Czyli wtedy jest szansa dla konserwatysty z Texasu - Teda Cruza na przykład?
Tak, tylko to jest też niedobry wybór dla republikanów, bo to jest polityk słynny z tego, że ma samych wrogów i ani jednego przyjaciela.
Mówimy o Trumpie?
Nie. Mówimy o Cruzie, żeby było dziwnie. Trump jednak potrafi sobie pewnych przyjaciół znaleźć, użytkowo, ale jednak. W związku z tym za Cruzem nikt nie przepada. Rubio odpadł i zaczyna być sytuacja taka, że Partia Republikańska, jak zwykle, to już jest kolejny raz, zaczyna wyrywać klęskę z paszczy zwycięstwa. Wydawało się, że mogą te wybory wreszcie wygrać, a tymczasem okazuje się, że robią wszystko, żeby odsunąć od tej możliwości najlepszych kandydatów i w związku z tym demokraci wiele nie robiąc, mogą w Białym Domu pozostać.
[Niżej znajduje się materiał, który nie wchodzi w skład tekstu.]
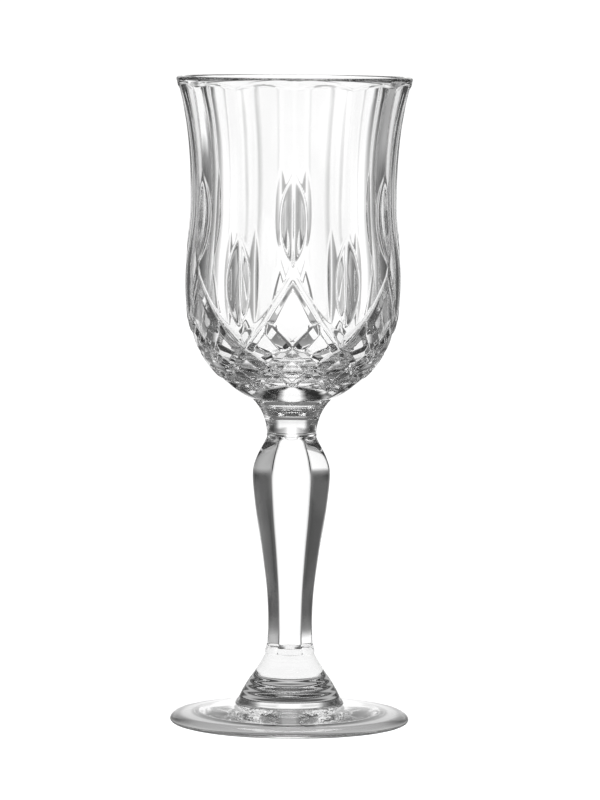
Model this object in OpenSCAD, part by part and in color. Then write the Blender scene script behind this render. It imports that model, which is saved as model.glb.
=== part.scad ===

Trzymając się postaci Trumpa, wygaduje rzeczy niesłychane z punktu widzenia bardzo zasiedziałej w amerykańskiej tradycji poprawności politycznej, mówię o kryminalistach, gwałcicielach z Meksyku, chwali Putina, jest arogancki, bezczelny, czasami chamowaty - powiedzmy to otwarcie.
Dobrze.
Błaznuje. To nie jest poza aby?
Nie, to właśnie nie jest pozą. Proszę pamiętać, że to jest tak zwany nowojorski bankier i nie wiem, czy miał pan kiedyś okazję się z nimi spotkać. Jeden z nich był ambasadorem w Warszawie swego czasu. W związku z tym, to jest specyficzny typ ludzi. To jest kultura tego środowiska - arogancja...
...tupet.
Liczenie się tylko z największymi, pogardzanie mniejszymi. Także on w tej kulturze wyrósł i zachowuje się zgodnie z tą kulturą.
Taka byłaby polityka Stanów Zjednoczonych, gdyby to on został prezydentem?
Mówimy o zagranicznej czy wewnętrznej?
Zagranicznej.
Z zagraniczną jest pewien kłopot, ponieważ bardzo mało wiemy o tym, co Trump chciałby lub czego by nie chciał. On nie ma do tej pory - chociaż obiecywał już trzy razy, podawał dokładne terminy - zespołu ludzi, którzy by mu doradzali, jeśli chodzi o politykę zagraniczną. Co więcej, nie ma chętnych do tego, to jest największy problem Trumpa. Na ogół, jak kandydat wygrywa, to się po prostu kłębi wokół specjalistów, którzy marzą o tym, by dostać dobrą posadę w Białym Domu jakby wygrał. Nie ma Trump chętnych, tam są dwie, trzy osoby i niespecjalnie znane, niespecjalnie wybitne w swoim fachu, w związku z tym bardzo mało wiemy. Ale jedno wiemy, Trump, będąc takim, jaki jest, to znaczy, jak mówiliśmy - rozmawiamy tylko z największymi itd. - będzie rozmawiał z Pekinem, z Moskwą, a cała reszta to są takie mało istotne, może średniej wielkości rybki, może wręcz malutkie...
...nie pytam o Warszawę, ale Berlin, Londyn...
No to takiej średniej wielkości, ale wie pan, Amerykanie od dawna mają problem i to jeszcze mówi były minister obrony Gates i to nie on jeden, niech Europa wreszcie znacznie finansować własne bezpieczeństwo, niech się weźmie za siebie, a nie tylko żyje na amerykańskim garnuszku. Tak to jest, jeśli chodzi o sprawy wojskowe. Trump to powtarza i skutecznie w myśleniu, niż którykolwiek inny prezydent. To się oczywiście ani w Londynie, ani w Paryżu, ani w Berlinie podobać nie będzie, bo musiałoby to oznaczać likwidację programów socjalnych, na co żadna z tych stolic sobie nie pozwoli.